Parrott illustrates situations that determine when the insurer is obligated to pay:

“Claims are paid – at best – when evidence shows a sudden transition from a functional to a non-functional state due to an unforeseeable internal cause. Typical examples include sudden failure from power surges, mechanical fractures from detectable casting defects, or operator error, such as dropping a foreign object into a running machine.

Claims are declined when the failure is deemed a ‘business risk’. The primary reason is gradual deterioration (corrosion, erosion, or thermal softening), as established in the African Products precedent. Other reasons include pre-existing conditions, lack of maintenance, or failures covered under a manufacturer’s warranty.”

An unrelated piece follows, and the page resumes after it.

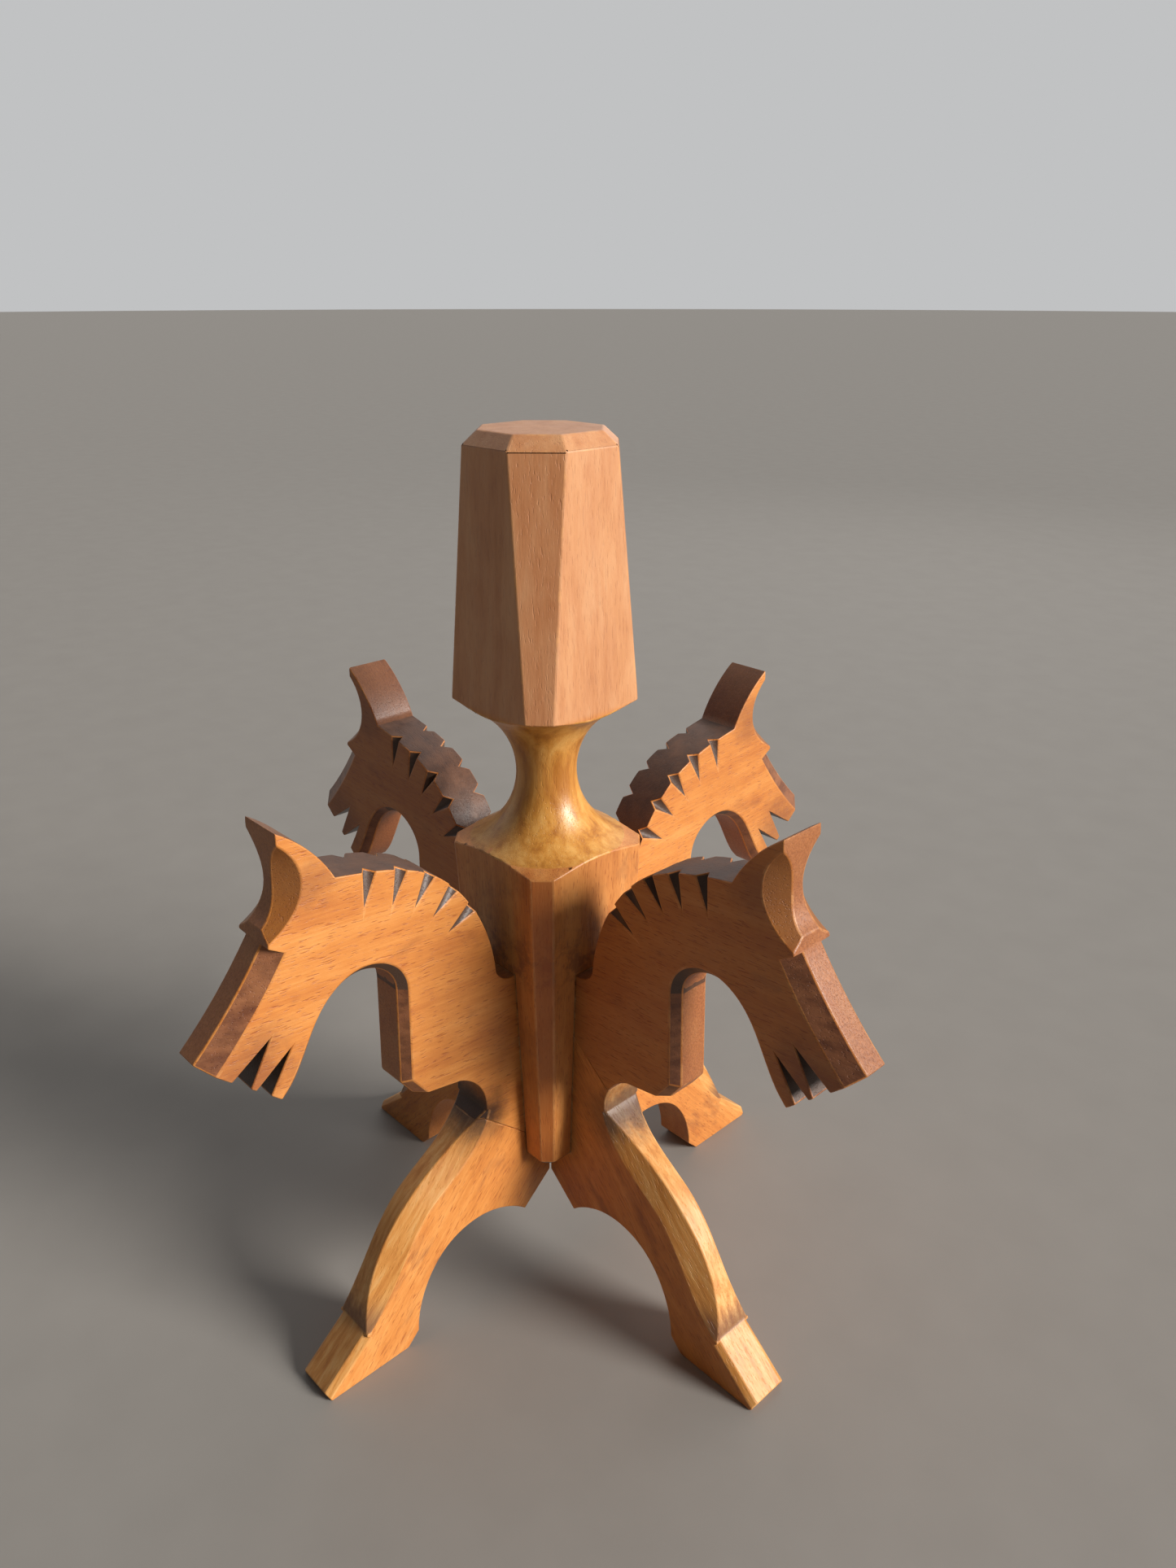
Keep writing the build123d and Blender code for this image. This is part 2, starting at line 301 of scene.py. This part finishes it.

Advice for industrial clients

While a void is an unfortunate situation, the fortunate part is that it is avoidable only if clients stick to the terms and conditions of the respective policies.

For contractors in high-hazard fields like mine shaft construction, the insurance relationship is a critical strategic component. Thus, Parrott advises industry to take the following steps:

  • Audit the Warranty-Insurance Nexus

Manufacturers’ warranties often exclude productivity loss or temporary relocation costs. Therefore, ensure your MBI policy fills these “warranty gaps”.

  • Annual Valuation Reviews

Regularly update the Replacement Asset Value to reflect actual costs of sourcing and installing custom machinery in remote locations. This avoids the “Average Clause” penalties during a claim.

  • Engage Specialist Expertise

Use brokers with engineering insurance-specific expertise to ensure policy nuances align with actual operational hazards like specialized equipment failures.. These brokers understand high-hazard industries like mining and manufacturing and how to mitigate exposure.

The Maintenance Obligation

Stressing that insurance should not be regarded as a maintenance budget, Parrott reminds organisations in heavy industry about their obligations. “The insured must act as if they were uninsured, which includes monitoring for unusual noises or vibrations and responding immediately, even if it means halting production.”

He adds: “Conveniently, latest technology has significantly improved predictive maintenance. With the advancement of technology, IoT-based monitoring for machinery uses specialised sensors to ‘listen’ and ‘feel’ for subtle changes that precede equipment failure. By shifting from reactive to predictive maintenance, these systems can reduce unplanned downtime by up to 50%,” he adds.

 

Risk Profile Factors for On-boarding Clients

Every potential industrial client is assessed according to their respective merits. Usually, underwriters carry out a technical assessment focused on the intersection of engineering and management. This process considers a number of factors, the critical ones being:

  • Management and Safety Culture

Human factors account for over 40% of machinery breakdown claims. For this reason, underwriters evaluate crew training levels and fatigue management policies.

  • Condition-Based Monitoring (CBM)

The use of predictive programs such as oil analysis, vibration testing, and infrared thermography is viewed highly favourably as it prevents catastrophic failures.

  • Operational Environment

Equipment in remote locations or harsh conditions (corrosive dust, high humidity) carries a higher risk profile.

  • Supply Chain Robustness

Underwriters assess whether the client keeps critical spare parts on-site, which directly impacts the potential severity of a Business Interruption claim.